INSTRUCTIONS TO FOLLOW: Take every line from the listing below that contains "imported".

DATASET EXTRACT:
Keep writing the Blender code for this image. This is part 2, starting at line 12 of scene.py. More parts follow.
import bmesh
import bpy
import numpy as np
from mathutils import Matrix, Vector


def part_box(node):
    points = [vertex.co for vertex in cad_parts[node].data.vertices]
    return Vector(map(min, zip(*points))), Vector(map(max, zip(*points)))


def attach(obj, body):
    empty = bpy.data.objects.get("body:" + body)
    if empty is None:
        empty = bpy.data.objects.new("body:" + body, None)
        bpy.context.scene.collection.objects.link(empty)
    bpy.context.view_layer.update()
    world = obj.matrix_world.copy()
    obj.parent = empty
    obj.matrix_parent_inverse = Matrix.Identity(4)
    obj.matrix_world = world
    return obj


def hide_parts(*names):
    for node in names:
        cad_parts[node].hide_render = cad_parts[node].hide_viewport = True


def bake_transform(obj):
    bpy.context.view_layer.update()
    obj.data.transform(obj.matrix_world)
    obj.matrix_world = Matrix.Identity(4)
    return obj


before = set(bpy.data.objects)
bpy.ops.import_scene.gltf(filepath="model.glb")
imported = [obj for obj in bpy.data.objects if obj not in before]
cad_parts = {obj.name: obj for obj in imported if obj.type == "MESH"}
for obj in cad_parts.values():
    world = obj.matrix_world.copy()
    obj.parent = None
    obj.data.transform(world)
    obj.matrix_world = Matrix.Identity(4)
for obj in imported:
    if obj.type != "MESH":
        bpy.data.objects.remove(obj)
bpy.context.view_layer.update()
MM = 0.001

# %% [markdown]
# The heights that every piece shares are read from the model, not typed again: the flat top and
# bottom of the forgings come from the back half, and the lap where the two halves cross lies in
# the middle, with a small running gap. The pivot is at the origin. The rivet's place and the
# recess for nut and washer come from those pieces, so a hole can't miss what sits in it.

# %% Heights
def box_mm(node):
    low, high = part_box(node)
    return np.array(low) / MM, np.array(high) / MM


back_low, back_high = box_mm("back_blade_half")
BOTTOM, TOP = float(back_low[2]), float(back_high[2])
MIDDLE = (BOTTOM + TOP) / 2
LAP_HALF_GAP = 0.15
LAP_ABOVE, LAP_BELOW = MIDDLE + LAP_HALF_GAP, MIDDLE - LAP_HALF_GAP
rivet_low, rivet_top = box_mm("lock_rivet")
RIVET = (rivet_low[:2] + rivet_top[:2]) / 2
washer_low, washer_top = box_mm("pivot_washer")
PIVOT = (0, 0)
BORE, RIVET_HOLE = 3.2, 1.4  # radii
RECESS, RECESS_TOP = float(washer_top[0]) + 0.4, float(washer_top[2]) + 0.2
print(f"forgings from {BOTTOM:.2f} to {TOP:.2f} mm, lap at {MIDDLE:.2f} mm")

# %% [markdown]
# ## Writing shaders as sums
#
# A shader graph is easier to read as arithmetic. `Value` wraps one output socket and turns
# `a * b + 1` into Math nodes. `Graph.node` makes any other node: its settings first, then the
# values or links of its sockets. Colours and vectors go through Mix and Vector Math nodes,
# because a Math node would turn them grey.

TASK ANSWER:
imported = [obj for obj in bpy.data.objects if obj not in before]
cad_parts = {obj.name: obj for obj in imported if obj.type == "MESH"}
for obj in imported:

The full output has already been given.